La jeune femme s’est lancée dans l’écriture d’un recueil de textes, et Colinet attend son projet de livre avec impatience, tout en précisant ce que doit révéler selon lui l’écriture : « Exercez votre liberté fabuleuse, visitez-vous et dans tous les sens, soyez ivre de votre souveraineté, jubilez de sentir que tout vous est permis, ô inventeuse de langages, de sentiments, de visions et d’évènements, dès que vous entrez dans l’espace fou de votre livre. »
La carte postale ou la lettre – souvent ornementée d’un dessin ou d’un jeu de mots dans l’adresse – ne donne parfois à lire qu’un aphorisme : « Un sourd cachant sa statue nourrit son ombre comme il peut. »

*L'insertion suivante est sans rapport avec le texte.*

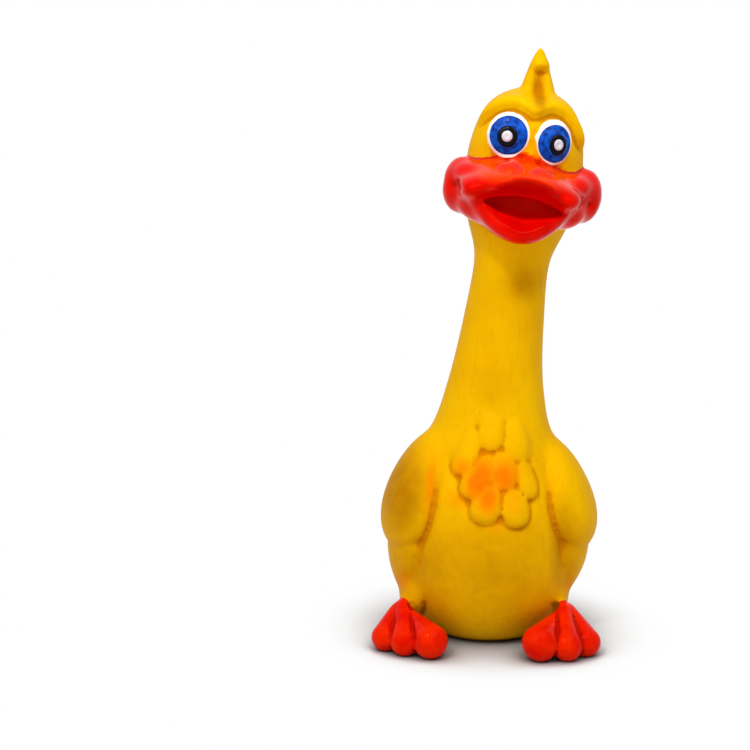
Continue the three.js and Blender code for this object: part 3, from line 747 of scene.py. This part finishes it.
# The bill is red where it is nearer than the head, and up to the line on the face
isHead = (headHeight > 0) & (headHeight < 62)
toBill = distanceTo(billTree, isHead)
toHead = distanceTo(headTree, isHead)
billForms = np.clip(toHead - toBill, outside, -outside) + 0.3
offHead = np.clip(toHead - 1, outside, -outside)
billForms = np.where(headHeight < 34, np.maximum(billForms, offHead), billForms)
topLine = np.minimum(np.interp(x, *zip(*paint["billTop"])) - seenHeight, forward - 10)
topLine = np.where(headHeight > 26, np.clip(topLine, outside, -outside), outside)
billMask = np.where(isHead, np.maximum(billForms, topLine), outside)

# The feet are red where a toe is nearer than the body
isFoot = (z < 32) & (forward > 5)
toToes = distanceTo(toeTree, isFoot)
toBody = distanceTo(bodyTree, isFoot)
footMask = spreadOut(np.where(isFoot, np.clip(toBody - toToes, -4, 4) + 0.2, -4), 2)

# The throat is painted from its edge inwards, and the inside of the lips is a deeper red
isMouth = isHead & (forward > 26)
lipMask = np.where(isMouth, paint["throatEdge"] - distanceTo(lipTree, isMouth), outside)
mouthMask = np.where(isMouth, paint["throatEdge"] - distanceTo(throatTree, isMouth), outside)

# The bill's top is sprayed orange over the red
topMask = smoothStep(30, 37, headHeight) * smoothStep(14, 24, forward) * smoothStep(26, 17, np.abs(x + 1.5))
topMask *= (billMask > -1)


# Soft touches for the orange airbrush and for the painted shade, fading out towards the back
def sprayAndShadeMask(touches):
    mask = np.zeros(count)
    for across, height, halfWidth, halfHeight, angle, strength in touches:
        turn = math.radians(angle)
        dx, dz = x - across, z - height
        u = dx * math.cos(turn) - dz * math.sin(turn)
        v = dx * math.sin(turn) + dz * math.cos(turn)
        mask = np.maximum(mask, strength * np.exp(-(u / halfWidth) ** 2 - (v / halfHeight) ** 2))
    return mask * smoothStep(-18, 2, forward)


# Painted shade darkens the grooves, softly along the flanks and not on the neck, and deepens the red in the
# painted grooves
grooveShade = creaseOf(places, normals)
redGrooveShade = grooveShade * ((billMask > 0) | (footMask > 0))
flankGrooveShade = paint["flankGrooveShade"] * spreadOut(grooveShade, 8) * smoothStep(90, 58, z) * smoothStep(24, 34, z)
neckless = np.where(headHeight < -20, smoothStep(108, 96, z), 1)
grooveShade = np.where((np.abs(x) > 20) & (z < 100), flankGrooveShade, grooveShade * neckless)

# The white of each eye is an ellipse with a small corner towards the bill's ridge
nearWhite = paint["whiteEdge"] - distanceTo(whiteTree, isHead & (forward > 8))
bulgeCorner = paint["eyeCorner"]
eyeMask = np.full(count, float(outside))
for side in sides:
    local = np.array(eyeMatrix(side).inverted())
    flatX, flatY, flatZ = (places @ local[:3, :3].T + local[:3, 3]).T
    halfWidth, halfHeight, aside, higher = eyes[side]["white"]
    reach = np.hypot((flatX - aside) / halfWidth, (flatZ - higher) / halfHeight)
    corner = np.exp(-((flatZ - bulgeCorner["up"]) / bulgeCorner["fade"]) ** 2) * smoothStep(-4, -8, flatX)
    ring = (1 - reach) * 0.5 * (halfWidth + halfHeight) + bulgeCorner["size"] * corner
    eyeMask = np.where(np.abs(flatY) < 8, np.maximum(eyeMask, np.minimum(ring, nearWhite)), eyeMask)

masks = {
    "billPaint": billMask, "footPaint": footMask, "mouthPaint": mouthMask, "lipPaint": lipMask,
    "airbrush": sprayAndShadeMask(paint["airbrush"]), "paintedShade": sprayAndShadeMask(paint["paintedShade"]), "grooveShade": grooveShade,
    "redGrooveShade": redGrooveShade, "billTopPaint": topMask, "eyePaint": eyeMask,
}
for name, values in masks.items():
    mask = latex.data.attributes.new(name, "FLOAT", "POINT")
    mask.data.foreach_set("value", values.astype(np.float32))


# Leans the neck over
def leanOver(points):
    x, y, z = points.T
    above = z - lean["footHeight"]
    along = np.clip(above, 0, lean["bendLength"])
    radius = lean["bendLength"] / lean["angle"]
    angle = along / radius
    rest = above - along
    newX = radius * (1 - np.cos(angle)) + x * np.cos(angle) + rest * np.sin(angle)
    newZ = lean["footHeight"] + radius * np.sin(angle) - x * np.sin(angle) + rest * np.cos(angle)
    return np.stack([newX, y, newZ], axis=1)


# Brings a finished piece into the frame, in metres
def bringHome(piece):
    points = leanOver(placesOf(piece.data)) + np.array(duckAxis)
    setPlaces(piece.data, points / 1000)


bringHome(latex)


# Irises, pupils and highlights are turned domes with a stepped ring, drawn for an iris of 9 mm half width
drawnHalf = 9
pupilShift = (0.2, 0, -0.5)
# radius and how far back, from the middle outwards
eyeLayers = {
    "iris": [(0, -3.9), (3.6, -3.9), (4.9, -3.75), (5.5, -3.4), (5.85, -2.7), (6.4, -2.5), (7.4, -2.3),
             (8.2, -1.6), (8.6, -0.6), (8.6, 0.6), (8.4, 1.4)],
    "pupil": [(0, -4.5), (2.8, -4.5), (4, -4.35), (4.6, -3.9), (4.6, -2.8)],
    "highlight": [(0, -4.95), (0.5, -5.0), (1.1, -5.25), (1.8, -5.2), (2.4, -4.8), (2.5, -3.9)],
}


def spinProfile(name, profile):
    startClean()
    bpy.ops.mesh.primitive_circle_add(vertices=len(profile), radius=1, fill_type="NOTHING")
    piece = bpy.context.object
    piece.name = name
    startEdit()
    bpy.ops.mesh.delete(type="VERT")
    bpy.ops.object.mode_set(mode="OBJECT")
    mesh = piece.data
    mesh.vertices.add(len(profile))
    mesh.edges.add(len(profile) - 1)
    for i, (radius, back) in enumerate(profile):
        mesh.vertices[i].co = (radius, back, 0)
        mesh.vertices[i].select = True
        if i:
            mesh.edges[i - 1].vertices = (i - 1, i)
    mesh.update()
    startEdit()
    bpy.ops.mesh.spin(steps=48, angle=math.tau, center=(0, 0, 0), axis=(0, 1, 0))
    bpy.ops.mesh.select_all(action="SELECT")
    bpy.ops.mesh.remove_doubles(threshold=0.001)
    bpy.ops.mesh.select_all(action="DESELECT")
    bpy.ops.mesh.select_non_manifold()
    bpy.ops.mesh.edge_face_add()
    endEdit()
    return piece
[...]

En d’autres occasions, c’est un court poème écrit à l’envers, qui révèle une pléiade de mots inventés (on songe à Michaux) :
Tout un gosseau de percadin
afflamé sur sa vireveille
lui ramone floc et fichain
et l’amirette le surveille !
Au lecteur, donc, de découvrir (ou retrouver) l’univers de ce poète sans égal dans ce qu’on a appelé « la Belgique sauvage », et dont l’essentiel de l’œuvre fut rassemblé en quatre volumes, fin des années 1980, chez Lebeer-Hossmann. Cette correspondance permet aussi de lever un petit coin de la voilette de Rose Capel, qui avant de prendre la route de l’Amérique du Sud au début des années 1950, fut la directrice (avec son généreux mécène de mari) de l’hebdomadaire Le Ciel bleu, créé par Colinet, Mariën et Christian Dotremont en 1945. Neuf numéros parus, une centaine d’exemplaires vendus, et une déconfiture financière complète. Un regret toutefois, dans cette édition des lettres de Colinet à sa rose en fleur : un tirage de tête, au prix forcément plus élevé, est offert aux bibliophiles, accompagné à chaque fois d’une des lettres manuscrites. Il est dommage que soit ainsi dispersé un ensemble littéraire cohérent, qui aurait mérité d’être conservé dans un fonds patrimonial public.